This is a follow-up of
https://mail-archive.com/users@lists.open-mpi.org/msg30055.html
Thanks Matias for the lengthy explanation.
currently, PSM2_DEVICES is overwritten, so i do not think setting it
before invoking mpirun will help
also, in this specific case
- the user is running within a SLURM allocation with 2 nodes
- the user specified a host file with 2 distinct nodes
my first impression is that mtl/psm2 could/should handle this (well only
one condition has to be met) properly and *not* set
export PSM2_DEVICES="self,shm"
the patch below
- does not overwrite PSM2_DEVICES
- does not set PSM2_DEVICES when num_max_procs > num_total_procs
this is suboptimal, but i could not find a way to get the number of orted.
iirc, MPI_Comm_spawn can have an orted dynamically spawned by passing a
host in the MPI_Info.
if this host is not part of the hostfile (nor RM allocation ?), then
PSM2_DEVICES must be set manually by the user
Ralph,
is there a way to get the number of orted ?
- if i mpirun -np 1 --host n0,n1 ... orte_process_info.num_nodes is 1 (i
wish i could get 2)
- if running in singleton mode, orte_process_info.num_max_procs is 0 (is
this a bug or a feature ?)
Cheers,
Gilles
diff --git a/ompi/mca/mtl/psm2/mtl_psm2_component.c
b/ompi/mca/mtl/psm2/mtl_psm2_component.c
index 26bccd2..52b906b 100644
--- a/ompi/mca/mtl/psm2/mtl_psm2_component.c
+++ b/ompi/mca/mtl/psm2/mtl_psm2_component.c
@@ -14,6 +14,8 @@
* Copyright (c) 2012-2015 Los Alamos National Security, LLC.
* All rights reserved.
* Copyright (c) 2013-2016 Intel, Inc.

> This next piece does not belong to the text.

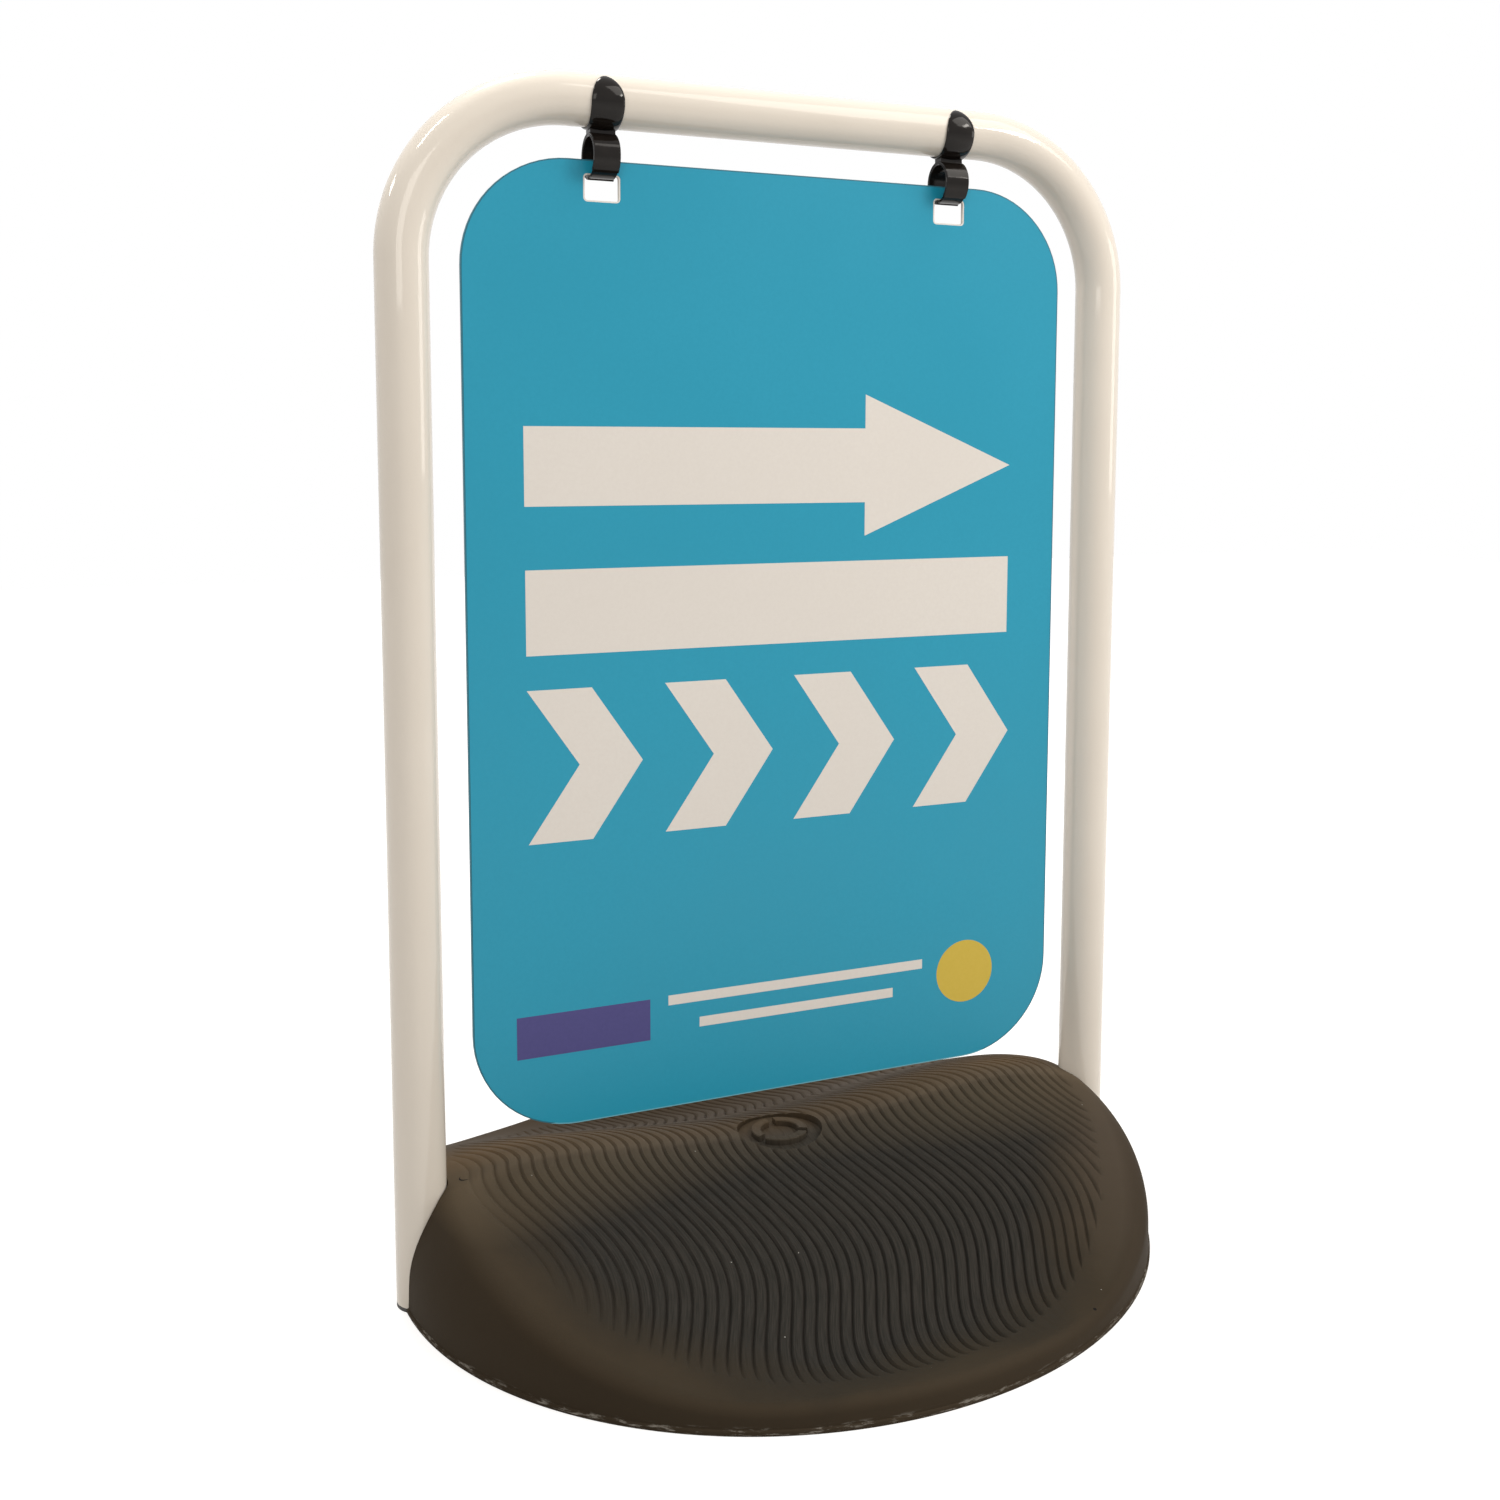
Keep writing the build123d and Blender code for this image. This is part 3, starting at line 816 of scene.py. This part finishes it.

All rights reserved
+ * Copyright (c) 2016 Research Organization for Information Science
+ * and Technology (RIST). All rights reserved.
* $COPYRIGHT$
*
* Additional copyrights may follow
@@ -170,6 +172,13 @@ get_num_total_procs(int *out_ntp)
}
static int
+get_num_max_procs(int *out_nmp)
+{
+ *out_nmp = (int)ompi_process_info.max_procs;
+ return OMPI_SUCCESS;
+}
+
+static int
get_num_local_procs(int *out_nlp)
{
/* num_local_peers does not include us in
@@ -201,7 +210,7 @@ ompi_mtl_psm2_component_init(bool
enable_progress_threads,
int verno_major = PSM2_VERNO_MAJOR;
int verno_minor = PSM2_VERNO_MINOR;
int local_rank = -1, num_local_procs = 0;
- int num_total_procs = 0;
+ int num_total_procs = 0, num_max_procs = 0;
/* Compute the total number of processes on this host and our
local rank
* on that node. We need to provide PSM2 with these values so it can
@@ -221,6 +230,11 @@ ompi_mtl_psm2_component_init(bool
enable_progress_threads,
"Cannot continue.\n");
return NULL;
}
+ if (OMPI_SUCCESS != get_num_max_procs(&num_max_procs)) {
+ opal_output(0, "Cannot determine max number of processes. "
+ "Cannot continue.\n");
+ return NULL;
+ }
err = psm2_error_register_handler(NULL /* no ep */,
PSM2_ERRHANDLER_NOP);
@@ -230,8 +244,10 @@ ompi_mtl_psm2_component_init(bool
enable_progress_threads,
return NULL;
}
- if (num_local_procs == num_total_procs) {
- setenv("PSM2_DEVICES", "self,shm", 0);
+ if ((num_local_procs == num_total_procs) && (num_max_procs <=
num_total_procs)) {
+ if (NULL == getenv("PSM2_DEVICES")) {
+ setenv("PSM2_DEVICES", "self,shm", 0);
+ }
}
err = psm2_init(&verno_major, &verno_minor);
On 9/30/2016 12:38 AM, Cabral, Matias A wrote:
Hi Giles et.al.,
You are right, ptl.c is in PSM2 code. As Ralph mentions, dynamic
process support was/is not working in OMPI when using PSM2 because of
an issue related to the transport keys. This was fixed in PR #1602
(https://github.com/open-mpi/ompi/pull/1602) and should be included in
v2.0.2. HOWEVER, this not the error Juraj is seeing. The root of the
assertion is because the PSM/PSM2 MTLs will check for where the
“original” process are running and, if detects all are local to the
node, it will ONLY initialize the shared memory device (variable
PSM2_DEVICES="self,shm” ). This is to avoid “reserving” HW resources
in the HFI card that wouldn’t be used unless you later on spawn ranks
in other nodes. Therefore, to allow dynamic process to be spawned on
other nodes you need to tell PSM2 to instruct the HW to initialize all
the de devices by making the environment variable
PSM2_DEVICES="self,shm,hfi" available before running the job.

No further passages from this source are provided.